Separation from its relatives. Within Sporonchulinae, and by having dorsal tooth located at the anterior third of buccal cavity, Sporonchulus resembles the genera Granonchulus and Actus Baqri & Jairajpuri, 1974. It can be distinguished from Granonchulus in the absence (vs presence) of a transverse row of denticles on the vertical subventral plates at level of the dorsal tooth, and small teeth arranged in four (two on each plate) irregular longitudinal rows (vs teeth scattered, not distinctly arranged in longitudinal rows) on the vertical subventral plates. From Actus in bearing higher number of subventral teeth (ca 24 vs ca 10) arranged into four (vs two) irregular longitudinal rows, two rows per subventral plate (vs only one row per plate).

Type species:

S. dentatus Cobb, 1917

= Mononchus (Sporonchulus) dentatus Cobb, 1917

Other species:

S. coronatus (Carvalho, 1956) Andrássy, 1958

= Mononchus coronatus Carvalho, 1956

= Sporonchuloides coronatus (Carvalho, 1956) Mohandas & Prabhoo, 1982

S. ibitiensis (Carvalho, 1951) Andrássy, 1958

= Mononchus ibitiensis Carvalho, 1951

= Sporonchuloides ibitiensis (Carvalho, 1951) Mohandas & Prabhoo, 1982

S. vagabundus Jairajpuri, 1971

Key to species

1 Female genital system mono-opistho-ovarian Sporonchulus coronatus
Female genital system diovarian 2
2 Pars dilatata oviductus well-developed. Caudal glands conspicuous, with terminal aperture at tail end S. vagabundus
Pars dilatata oviductus hardly appreciable.

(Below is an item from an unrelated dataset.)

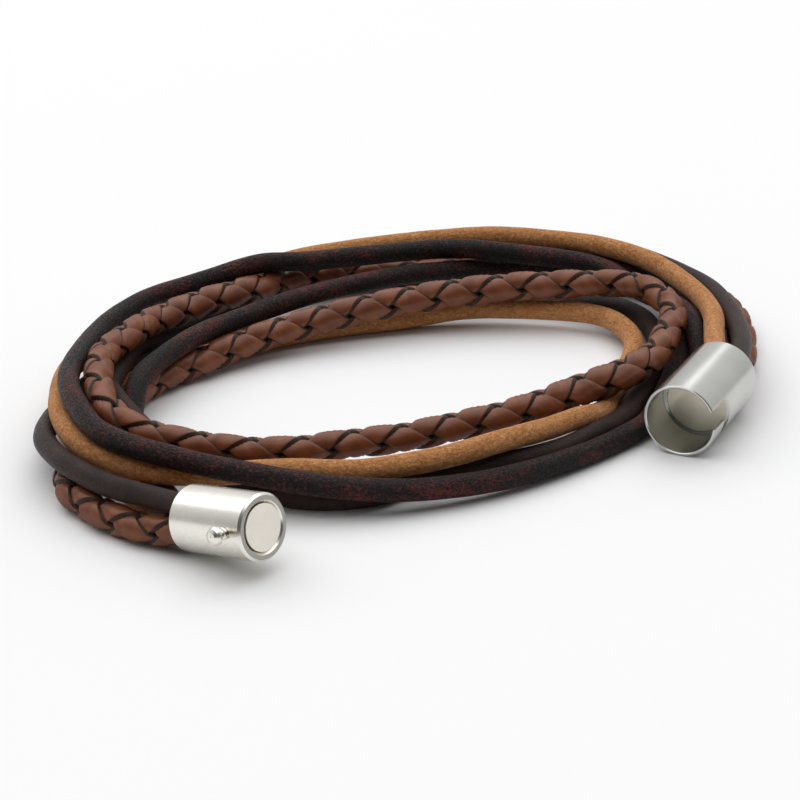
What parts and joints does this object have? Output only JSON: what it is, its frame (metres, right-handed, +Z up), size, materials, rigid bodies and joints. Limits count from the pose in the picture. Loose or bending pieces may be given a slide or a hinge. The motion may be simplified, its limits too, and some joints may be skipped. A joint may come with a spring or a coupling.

Caudal glands and their aperture inconspicuous 3
3 Larger buccal cavity, 32–35 µm long S. dentatus
Smaller buccal cavity, up to 30 µm long, only exceptionally more S. ibitiensis

Table 2 compiles the main morphometrics of known populations of Sporonchulus species for comparative purposes.

Acknowledgements

The Spanish author (RPS) deeply appreciates the invitation, support and reception of the Department of Nematology, Institute of Ecology and Biological Resources (IBSR), Vietnamese Academy of Sciences and Technology (VAST), Hanoi, Vietnam, to visit its lab and to participate in the project “Developing the first-class research team on the discovery of diversity and application potential of hymenopterans, myriapods and soil nematodes in the limestone mountains of north-eastern Vietnam” grant number NCXS01.04/23-25.

The authors would like to thank Dr. Tran, Duc Luong (Institute of Ecology and Biological Resources, VAST) for supporting the value of SEM photographs.

The work is supported by the Vietnam Academy of Science and Technology (VAST) under the project NCXS01.04/23-25 “Developing the first-class research team on the discovery of diversity and application potential of hymenopterans, myriapods and soil nematodes in the limestone mountains of north-eastern Vietnam”.